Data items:
★ ★ ★ ★ ★ ★ ★

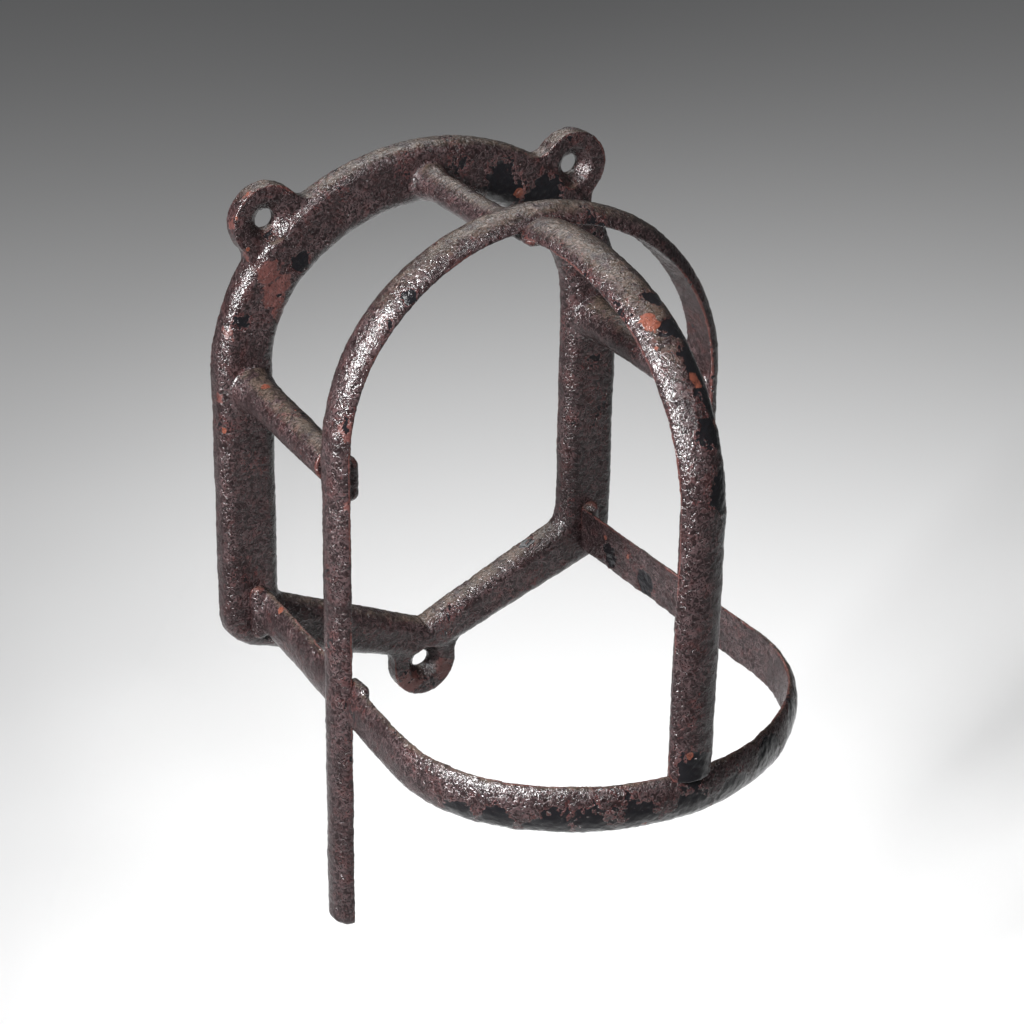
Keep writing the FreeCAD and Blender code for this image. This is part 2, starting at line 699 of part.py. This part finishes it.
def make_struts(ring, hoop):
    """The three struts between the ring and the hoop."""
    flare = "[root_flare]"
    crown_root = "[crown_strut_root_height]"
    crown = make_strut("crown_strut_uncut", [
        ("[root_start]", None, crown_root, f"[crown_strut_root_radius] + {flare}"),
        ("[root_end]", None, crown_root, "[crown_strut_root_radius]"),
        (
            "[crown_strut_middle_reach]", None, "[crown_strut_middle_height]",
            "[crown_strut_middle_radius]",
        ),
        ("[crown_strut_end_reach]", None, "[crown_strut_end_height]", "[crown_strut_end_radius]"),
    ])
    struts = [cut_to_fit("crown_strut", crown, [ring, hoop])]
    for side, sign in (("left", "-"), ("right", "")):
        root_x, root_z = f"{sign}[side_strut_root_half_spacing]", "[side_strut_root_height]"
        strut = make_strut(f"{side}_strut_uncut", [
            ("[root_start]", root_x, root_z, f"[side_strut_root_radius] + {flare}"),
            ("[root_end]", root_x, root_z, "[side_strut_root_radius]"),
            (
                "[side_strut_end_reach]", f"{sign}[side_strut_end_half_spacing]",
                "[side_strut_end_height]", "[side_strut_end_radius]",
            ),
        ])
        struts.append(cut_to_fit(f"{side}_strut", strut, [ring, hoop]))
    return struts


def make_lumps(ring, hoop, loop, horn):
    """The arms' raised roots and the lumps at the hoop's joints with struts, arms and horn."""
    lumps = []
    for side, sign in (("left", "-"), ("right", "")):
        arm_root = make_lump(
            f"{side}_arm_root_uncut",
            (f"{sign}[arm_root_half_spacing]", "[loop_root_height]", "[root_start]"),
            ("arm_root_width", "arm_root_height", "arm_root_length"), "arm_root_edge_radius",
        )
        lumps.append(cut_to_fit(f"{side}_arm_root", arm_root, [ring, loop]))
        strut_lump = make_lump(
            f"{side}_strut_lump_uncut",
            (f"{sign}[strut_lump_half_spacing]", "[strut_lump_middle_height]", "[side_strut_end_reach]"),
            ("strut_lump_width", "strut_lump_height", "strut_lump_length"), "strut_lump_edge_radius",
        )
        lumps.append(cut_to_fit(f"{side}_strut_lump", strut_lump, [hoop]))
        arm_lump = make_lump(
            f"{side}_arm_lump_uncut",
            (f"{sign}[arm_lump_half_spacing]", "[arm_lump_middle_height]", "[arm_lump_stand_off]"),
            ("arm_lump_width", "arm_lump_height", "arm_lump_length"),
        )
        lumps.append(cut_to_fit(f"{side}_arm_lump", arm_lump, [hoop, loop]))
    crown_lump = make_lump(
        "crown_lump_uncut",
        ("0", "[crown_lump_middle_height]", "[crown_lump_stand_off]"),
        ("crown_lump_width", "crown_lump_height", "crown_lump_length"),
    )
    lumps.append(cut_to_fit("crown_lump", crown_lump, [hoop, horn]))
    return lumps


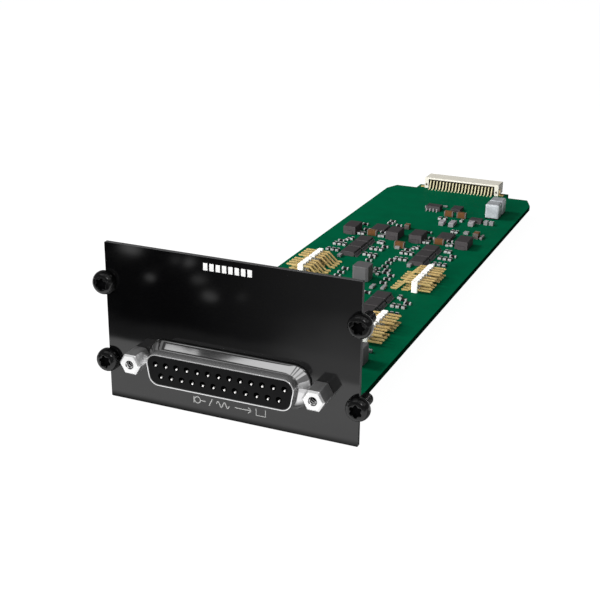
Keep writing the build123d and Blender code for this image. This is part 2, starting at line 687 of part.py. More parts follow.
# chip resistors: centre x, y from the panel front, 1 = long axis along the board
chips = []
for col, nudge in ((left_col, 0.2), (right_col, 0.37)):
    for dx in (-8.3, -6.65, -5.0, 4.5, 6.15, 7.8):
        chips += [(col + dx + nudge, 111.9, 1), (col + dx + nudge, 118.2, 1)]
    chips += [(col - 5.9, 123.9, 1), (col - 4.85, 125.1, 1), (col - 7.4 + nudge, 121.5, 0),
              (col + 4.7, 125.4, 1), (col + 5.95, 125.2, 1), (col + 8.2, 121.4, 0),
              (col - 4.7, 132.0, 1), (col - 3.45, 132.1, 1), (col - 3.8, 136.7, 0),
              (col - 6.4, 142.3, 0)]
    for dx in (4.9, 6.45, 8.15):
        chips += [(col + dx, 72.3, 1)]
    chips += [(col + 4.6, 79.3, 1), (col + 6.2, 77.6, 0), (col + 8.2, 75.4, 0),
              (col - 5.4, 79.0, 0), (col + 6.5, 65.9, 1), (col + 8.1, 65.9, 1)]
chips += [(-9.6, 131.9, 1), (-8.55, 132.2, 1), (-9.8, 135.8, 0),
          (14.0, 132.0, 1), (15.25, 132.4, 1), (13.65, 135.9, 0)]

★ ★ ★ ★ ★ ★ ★

Stated problem: Each line from the start of the listing above through the line containing "return struts" should be copied exactly, please, with no other lines added.

Result below:
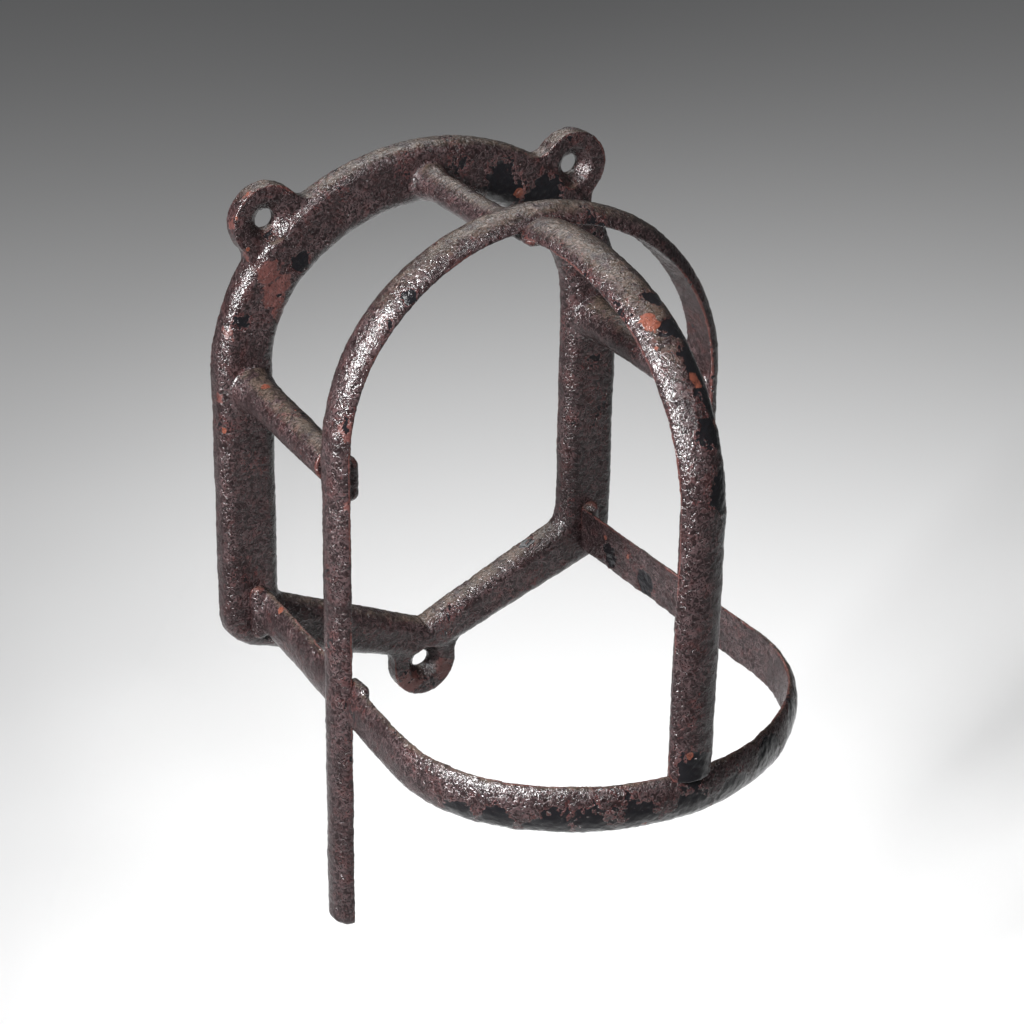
Keep writing the FreeCAD and Blender code for this image. This is part 2, starting at line 699 of part.py. This part finishes it.
def make_struts(ring, hoop):
    """The three struts between the ring and the hoop."""
    flare = "[root_flare]"
    crown_root = "[crown_strut_root_height]"
    crown = make_strut("crown_strut_uncut", [
        ("[root_start]", None, crown_root, f"[crown_strut_root_radius] + {flare}"),
        ("[root_end]", None, crown_root, "[crown_strut_root_radius]"),
        (
            "[crown_strut_middle_reach]", None, "[crown_strut_middle_height]",
            "[crown_strut_middle_radius]",
        ),
        ("[crown_strut_end_reach]", None, "[crown_strut_end_height]", "[crown_strut_end_radius]"),
    ])
    struts = [cut_to_fit("crown_strut", crown, [ring, hoop])]
    for side, sign in (("left", "-"), ("right", "")):
        root_x, root_z = f"{sign}[side_strut_root_half_spacing]", "[side_strut_root_height]"
        strut = make_strut(f"{side}_strut_uncut", [
            ("[root_start]", root_x, root_z, f"[side_strut_root_radius] + {flare}"),
            ("[root_end]", root_x, root_z, "[side_strut_root_radius]"),
            (
                "[side_strut_end_reach]", f"{sign}[side_strut_end_half_spacing]",
                "[side_strut_end_height]", "[side_strut_end_radius]",
            ),
        ])
        struts.append(cut_to_fit(f"{side}_strut", strut, [ring, hoop]))
    return struts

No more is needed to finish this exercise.